(Dataset items)
>> begin
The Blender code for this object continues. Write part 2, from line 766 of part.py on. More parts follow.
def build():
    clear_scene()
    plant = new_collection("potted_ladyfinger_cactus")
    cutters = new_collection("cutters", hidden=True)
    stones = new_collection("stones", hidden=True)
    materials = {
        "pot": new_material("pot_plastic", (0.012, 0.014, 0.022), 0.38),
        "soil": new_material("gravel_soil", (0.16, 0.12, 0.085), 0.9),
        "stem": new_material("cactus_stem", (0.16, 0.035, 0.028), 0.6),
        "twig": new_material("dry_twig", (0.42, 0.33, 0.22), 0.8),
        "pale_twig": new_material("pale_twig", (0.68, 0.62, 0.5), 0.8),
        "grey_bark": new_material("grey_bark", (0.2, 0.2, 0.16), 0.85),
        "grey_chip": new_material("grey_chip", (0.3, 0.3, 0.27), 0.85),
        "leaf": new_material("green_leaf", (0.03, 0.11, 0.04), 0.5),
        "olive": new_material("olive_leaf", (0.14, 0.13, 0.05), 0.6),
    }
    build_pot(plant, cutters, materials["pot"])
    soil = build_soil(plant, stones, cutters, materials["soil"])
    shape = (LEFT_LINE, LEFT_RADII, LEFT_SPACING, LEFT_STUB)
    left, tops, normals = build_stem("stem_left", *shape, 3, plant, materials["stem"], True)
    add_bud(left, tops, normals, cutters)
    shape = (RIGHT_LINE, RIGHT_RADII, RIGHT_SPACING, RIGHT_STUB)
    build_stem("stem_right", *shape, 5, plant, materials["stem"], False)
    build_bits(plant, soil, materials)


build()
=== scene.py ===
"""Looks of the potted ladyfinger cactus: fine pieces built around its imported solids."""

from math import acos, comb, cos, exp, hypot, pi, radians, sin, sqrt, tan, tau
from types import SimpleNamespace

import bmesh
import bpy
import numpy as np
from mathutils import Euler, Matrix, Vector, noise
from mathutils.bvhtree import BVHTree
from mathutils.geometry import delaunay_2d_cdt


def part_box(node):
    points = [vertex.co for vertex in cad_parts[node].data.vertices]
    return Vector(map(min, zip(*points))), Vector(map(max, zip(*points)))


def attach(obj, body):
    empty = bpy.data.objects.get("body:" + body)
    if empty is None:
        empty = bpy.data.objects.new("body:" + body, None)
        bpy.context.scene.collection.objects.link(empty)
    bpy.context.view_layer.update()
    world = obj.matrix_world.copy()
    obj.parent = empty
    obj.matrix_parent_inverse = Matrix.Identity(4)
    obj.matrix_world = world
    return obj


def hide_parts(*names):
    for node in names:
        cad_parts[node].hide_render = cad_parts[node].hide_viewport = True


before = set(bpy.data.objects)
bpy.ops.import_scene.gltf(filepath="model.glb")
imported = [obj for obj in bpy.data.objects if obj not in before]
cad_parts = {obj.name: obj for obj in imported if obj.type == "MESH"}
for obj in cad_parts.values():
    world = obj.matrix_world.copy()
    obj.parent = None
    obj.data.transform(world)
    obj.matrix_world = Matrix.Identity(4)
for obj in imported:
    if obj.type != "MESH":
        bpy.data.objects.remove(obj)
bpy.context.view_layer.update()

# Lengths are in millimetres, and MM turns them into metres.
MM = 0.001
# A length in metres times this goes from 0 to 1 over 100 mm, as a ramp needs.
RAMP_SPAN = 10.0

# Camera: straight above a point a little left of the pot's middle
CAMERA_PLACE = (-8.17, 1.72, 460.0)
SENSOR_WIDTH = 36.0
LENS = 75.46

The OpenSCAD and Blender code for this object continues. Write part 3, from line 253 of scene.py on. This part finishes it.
>> end
STATED GOAL: Retype precisely, and only, the span of lines that opens at the line containing "shape = (LEFT_LINE, LEFT_RADII, LEFT_SPACING, LEFT_STUB)" and closes at the line containing "obj.parent = None", both inclusive.

PROBLEM SOLUTION:
    shape = (LEFT_LINE, LEFT_RADII, LEFT_SPACING, LEFT_STUB)
    left, tops, normals = build_stem("stem_left", *shape, 3, plant, materials["stem"], True)
    add_bud(left, tops, normals, cutters)
    shape = (RIGHT_LINE, RIGHT_RADII, RIGHT_SPACING, RIGHT_STUB)
    build_stem("stem_right", *shape, 5, plant, materials["stem"], False)
    build_bits(plant, soil, materials)


build()
=== scene.py ===
"""Looks of the potted ladyfinger cactus: fine pieces built around its imported solids."""

from math import acos, comb, cos, exp, hypot, pi, radians, sin, sqrt, tan, tau
from types import SimpleNamespace

import bmesh
import bpy
import numpy as np
from mathutils import Euler, Matrix, Vector, noise
from mathutils.bvhtree import BVHTree
from mathutils.geometry import delaunay_2d_cdt


def part_box(node):
    points = [vertex.co for vertex in cad_parts[node].data.vertices]
    return Vector(map(min, zip(*points))), Vector(map(max, zip(*points)))


def attach(obj, body):
    empty = bpy.data.objects.get("body:" + body)
    if empty is None:
        empty = bpy.data.objects.new("body:" + body, None)
        bpy.context.scene.collection.objects.link(empty)
    bpy.context.view_layer.update()
    world = obj.matrix_world.copy()
    obj.parent = empty
    obj.matrix_parent_inverse = Matrix.Identity(4)
    obj.matrix_world = world
    return obj


def hide_parts(*names):
    for node in names:
        cad_parts[node].hide_render = cad_parts[node].hide_viewport = True


before = set(bpy.data.objects)
bpy.ops.import_scene.gltf(filepath="model.glb")
imported = [obj for obj in bpy.data.objects if obj not in before]
cad_parts = {obj.name: obj for obj in imported if obj.type == "MESH"}
for obj in cad_parts.values():
    world = obj.matrix_world.copy()
    obj.parent = None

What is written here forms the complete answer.